Fecha: 6 de noviembre de 2022

Hoy escuchamos una llamada muy especial que nos llega desde del fondo de la historia El Año Litúrgico nos introduce en un tiempo importante para nuestra vida espiritual. Es un tiempo que pone en juego la capacidad para lograr un sano equilibrio y una paz serena en medio de las vicisitudes de la vida.

La liturgia nos invita a contemplar el fin de la historia, incluyendo, naturalmente, el fin de cada uno.

Que nadie piense que esta invitación está fuera de todo interés actual. Por un lado, ya hace tiempo que el cine (y otros ámbitos de la cultura) produce abundantes obras sobre el asunto que hoy denominamos “distopías”. Es decir, relatos generalmente dramáticos acerca del fin de nuestro mundo, auténticas profecías acerca del futuro en el que todo acaba destruyéndose. Es algo más que un recurso creativo. A veces se transmite una visión radicalmente negativa: las grandes crisis sobrevienen como efecto necesario de las contradicciones del presente y las causas de males actuales aparecen más poderosas y radicales (dominio aplastante de una dictadura, desastre ecológico, abuso de poder, ambición, explotación, violencia, etc.). Alguna vez se insinúa una brizna de esperanza, por donde acaban ganando “los buenos”…

Por otra parte, la consideración de fenómenos reales que nos afectan globalmente, a toda la humanidad, están provocando pensamientos, que solemos llamar “apocalípticos”. Es decir, juicios sobre el fin, un futuro más o menos lejano, en que la humanidad llega a agotar todos los recursos para sobrevivir. A ello han contribuido las crisis económicas globales, la pandemia, la guerra y sus secuelas en la carestía de recursos alimenticios, el cambio climático y los desastres ecológicos, la ausencia de convicciones firmes y su efecto en la desorientación personal i social, el vacío de ideologías ilusionantes, etc.

Para los cristianos pensar y orar sobre el fin de todo y de uno mismo, es esencial. No es una moda, ni un recurso fácil, ni un juego dramático, sino algo que forma parte esencial de su fe.

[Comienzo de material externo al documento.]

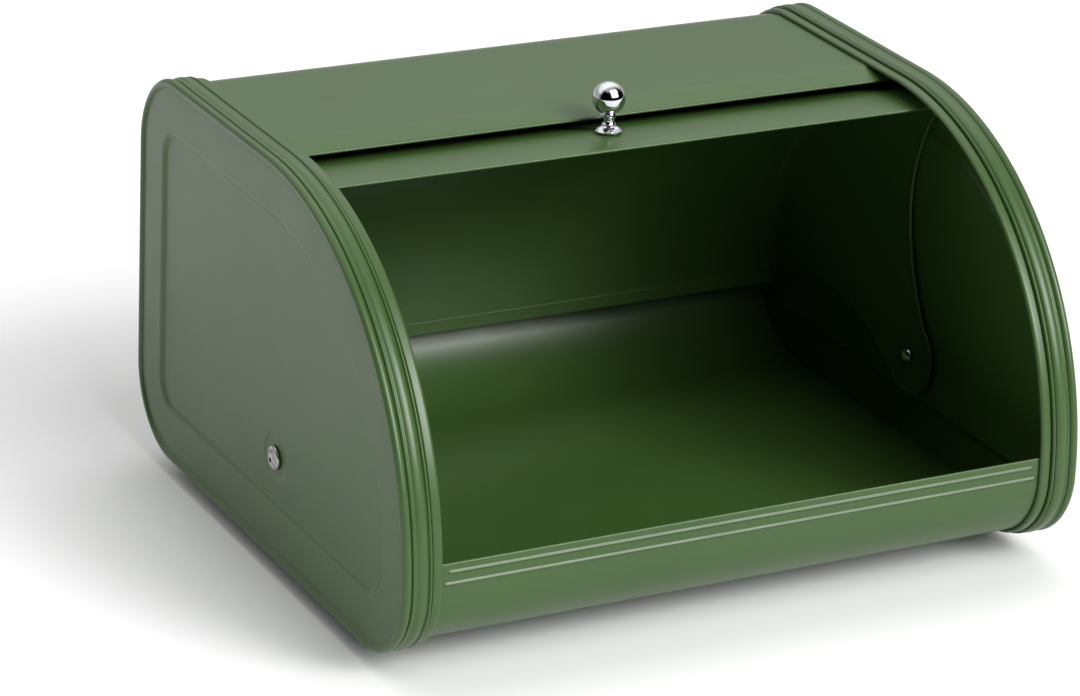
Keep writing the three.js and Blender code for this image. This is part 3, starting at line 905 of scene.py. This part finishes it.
def studio_floor():
    bm = bmesh.new()
    bmesh.ops.create_grid(bm, x_segments=2, y_segments=2, size=FLOOR_HALF_METRES)
    mesh = bpy.data.meshes.new("studio_floor")
    bm.to_mesh(mesh)
    bm.free()
    floor = bpy.data.objects.new("studio_floor", mesh)
    bpy.context.scene.collection.objects.link(floor)
    shader = Shader("studio_floor")
    shader.colour(shader.ramp(shader.noise(3.0), (0.3, FLOOR_DARK), (0.7, FLOOR_LIGHT)))
    shader.set(Roughness=0.8)
    mesh.materials.append(shader.material)


BACK_HIGH = 1.25
BACK_LOW = 0.51
OVERHEAD = 0.55
SEEN_WHITE = 1.0
SOFTBOX_EDGE = 0.07
# Azimuth, elevation, half width, half height and strength of each soft panel.
SOFTBOXES = (
    (30.0, 33.0, 10.0, 13.0, 17.0),
    (38.0, 52.0, 18.0, 10.0, 2.0),
    (5.0, 45.0, 10.0, 25.0, 3.5),
    (150.0, 34.0, 28.0, 5.0, 0.6),
)


class Sky:
    """A studio of soft white panels, drawn on the world by direction."""

    def __init__(self):
        world = bpy.data.worlds.new("studio")
        bpy.context.scene.world = world
        world.use_nodes = True
        self.tree = world.node_tree
        self.direction = self.tree.nodes.new("ShaderNodeTexCoord").outputs["Generated"]
        split = self.tree.nodes.new("ShaderNodeSeparateXYZ")
        self.tree.links.new(self.direction, split.inputs["Vector"])
        self.depth, self.height = split.outputs["Y"], split.outputs["Z"]
        self.total = 0.0

    def maths(self, operation, a, b):
        made = self.tree.nodes.new("ShaderNodeMath")
        made.operation = operation
        for socket, value in zip(made.inputs, (a, b)):
            if isinstance(value, (int, float)):
                socket.default_value = value
            else:
                self.tree.links.new(value, socket)
        return made.outputs["Value"]

    def fade(self, value, start, end):
        """Zero before start, one after end, smooth between."""
        made = self.tree.nodes.new("ShaderNodeMapRange")
        made.interpolation_type = "SMOOTHSTEP"
        made.inputs["From Min"].default_value = start
        made.inputs["From Max"].default_value = end
        self.tree.links.new(value, made.inputs["Value"])
        return made.outputs["Result"]

    def add(self, shape, strength):
        self.total = self.maths("ADD", self.total, self.maths("MULTIPLY", shape, strength))

    def along(self, axis):
        made = self.tree.nodes.new("ShaderNodeVectorMath")
        made.operation = "DOT_PRODUCT"
        made.inputs[1].default_value = axis
        self.tree.links.new(self.direction, made.inputs[0])
        return made.outputs["Value"]

    def within(self, axis, half_angle):
        """One close to the plane across the axis, zero beyond the half angle, with soft edges."""
        away = self.maths("ABSOLUTE", self.along(axis), 0.0)
        edge = math.sin(math.radians(half_angle))
        return self.maths("SUBTRACT", 1.0, self.fade(away, edge - SOFTBOX_EDGE, edge + SOFTBOX_EDGE))

    def softbox(self, azimuth, elevation, half_width, half_height, strength):
        """An upright rectangular panel; azimuth runs from the front towards the right."""
        turn, lift = math.radians(azimuth), math.radians(elevation)
        centre = Vector((math.sin(turn) * math.cos(lift), -math.cos(turn) * math.cos(lift), math.sin(lift)))
        across = Vector((math.cos(turn), math.sin(turn), 0.0))
        upright = centre.cross(across)
        shape = self.maths(
            "MULTIPLY",
            self.within(across, half_width),
            self.within(upright, half_height),
        )
        self.add(self.maths("MULTIPLY", shape, self.fade(self.along(centre), 0.0, 0.05)), strength)

    def finish(self):
        """Lights the set with the panels; the camera itself sees an even white."""
        background = self.tree.nodes["Background"]
        background.inputs["Color"].default_value = (1.0, 1.0, 1.0, 1.0)
        path = self.tree.nodes.new("ShaderNodeLightPath").outputs["Is Camera Ray"]
        lit = self.maths("MULTIPLY", self.total, self.maths("SUBTRACT", 1.0, path))
        strength = self.maths("ADD", lit, self.maths("MULTIPLY", path, SEEN_WHITE))
        self.tree.links.new(strength, background.inputs["Strength"])


def studio_light():
    sky = Sky()
    behind = sky.fade(sky.depth, -0.1, 0.4)
    above = sky.fade(sky.height, 0.35, 0.6)
    below = sky.maths("SUBTRACT", 1.0, above)
    sky.add(sky.maths("MULTIPLY", behind, above), BACK_HIGH)
    sky.add(sky.maths("MULTIPLY", behind, below), BACK_LOW)
    sky.add(sky.fade(sky.height, 0.75, 0.95), OVERHEAD)
    for softbox in SOFTBOXES:
        sky.softbox(*softbox)
    sky.finish()


CAMERA_TARGET = (-22.1, 11.9, 70.9)
CAMERA_DISTANCE = 1810.5
CAMERA_AZIMUTH = -28.54
CAMERA_ELEVATION = 22.23
CAMERA_ROLL = 2.77
CAMERA_LENS = 145.9


def studio_camera():
    azimuth, elevation, roll = (math.radians(a) for a in (CAMERA_AZIMUTH, CAMERA_ELEVATION, CAMERA_ROLL))
    back = Vector((
        math.sin(azimuth) * math.cos(elevation),
        -math.cos(azimuth) * math.cos(elevation),
        math.sin(elevation),
    ))
    right = (-back).cross(Vector((0.0, 0.0, 1.0))).normalized()
    up = right.cross(-back)
    across = math.cos(roll) * right + math.sin(roll) * up
    upward = -math.sin(roll) * right + math.cos(roll) * up
    data = bpy.data.cameras.new("camera")
    data.sensor_width = 36.0
    data.lens = CAMERA_LENS
    data.clip_end = 50.0
    camera = bpy.data.objects.new("camera", data)
    bpy.context.scene.collection.objects.link(camera)
    place = (Vector(CAMERA_TARGET) + CAMERA_DISTANCE * back) * MM
    turn = Matrix((across, upward, back)).transposed().to_4x4()
    camera.matrix_world = Matrix.Translation(place) @ turn
    bpy.context.scene.camera = camera


studio_camera()
studio_floor()
studio_light()
build_object()
bpy.context.scene.view_settings.view_transform = "Standard"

No hace mucho tiempo se hacía burla del predicador que pretendía mover las conciencias de la gente con amenazadoras representaciones de la muerte propia o del fin del mundo y del subsiguiente juicio. La gente, que en general era víctima de grandes pobrezas, de enfermedades y sufrimientos de todo tipo, se dejaba impresionar. Aquello era una caricatura y un recurso oratorio. Pero ciertamente significaba poner ante los ojos una verdad incuestionable: el fin.

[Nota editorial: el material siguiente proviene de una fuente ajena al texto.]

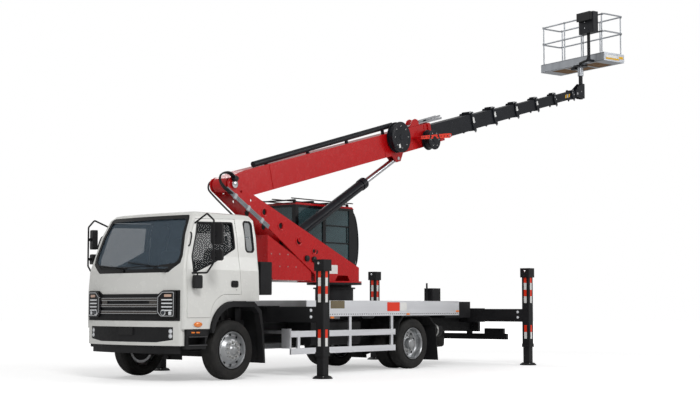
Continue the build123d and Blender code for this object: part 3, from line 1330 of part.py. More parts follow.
with BuildPart() as operator_door:
    with BuildSketch(side_plane(OP_OUT_Y)):
        with Locations(((OP_DOOR[0] + OP_DOOR[1]) / 2, (OP_DOOR[2] + OP_DOOR[3]) / 2)):
            Rectangle(OP_DOOR[1] - OP_DOOR[0], OP_DOOR[3] - OP_DOOR[2])
            Rectangle(OP_DOOR[1] - OP_DOOR[0] - 110, OP_DOOR[3] - OP_DOOR[2] - 110, mode=Mode.SUBTRACT)
    extrude(amount=OP_WALL)
    with BuildSketch(side_plane(OP_OUT_Y - OP_WALL / 2 + OP_GLASS / 2)):
        with Locations(((OP_DOOR[0] + OP_DOOR[1]) / 2, (OP_DOOR[2] + OP_DOOR[3]) / 2)):
            Rectangle(OP_DOOR[1] - OP_DOOR[0] - 108, OP_DOOR[3] - OP_DOOR[2] - 108)
    extrude(amount=OP_GLASS)
    for z in OP_HINGES:
        place = (OP_DOOR[0], OP_OUT_Y, z)
        add(hinge_stack(*place, HINGE_R + HINGE_ROOM, -LUG_H - HINGE_ROOM, 0), mode=Mode.SUBTRACT)
        add(hinge_stack(*place, HINGE_R + HINGE_ROOM, KNUCKLE_H, KNUCKLE_H + LUG_H + HINGE_ROOM),
            mode=Mode.SUBTRACT)
        add(hinge_knuckle(*place))
        add(hinge_stack(*place, HINGE_PIN_R + RUNNING, -LUG_H, KNUCKLE_H + LUG_H), mode=Mode.SUBTRACT)
keep("operator_door", operator_door.part)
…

Creemos que estamos lejos de esta situación. En primer lugar, porque, gracias a Dios, ya no se practica aquella oratoria. En segundo lugar, porque los modernos estamos convencidos de nuestro poder y de que somos o seremos capaces de superar cualquier crisis. Y en todo caso, la muerte siempre se puede disimular, hacerla “dulce”, compensarla, no pensar en ella, olvidarla…

Sin embargo, la realidad es tozuda. El fin de todo, el acabamiento de todo lo que hoy puede considerarse valioso y que nos deslumbra, con la muerte personal y colectiva, es un hecho incuestionable, el hecho más cierto, que nadie puede poner en duda.

Afrontar esta realidad, no huir de ella, no disimularla, ha sido, es y será uno de los retos más profundos para quien desee hallar un sentido a la vida. Como decimos, forma parte esencial de nuestra fe.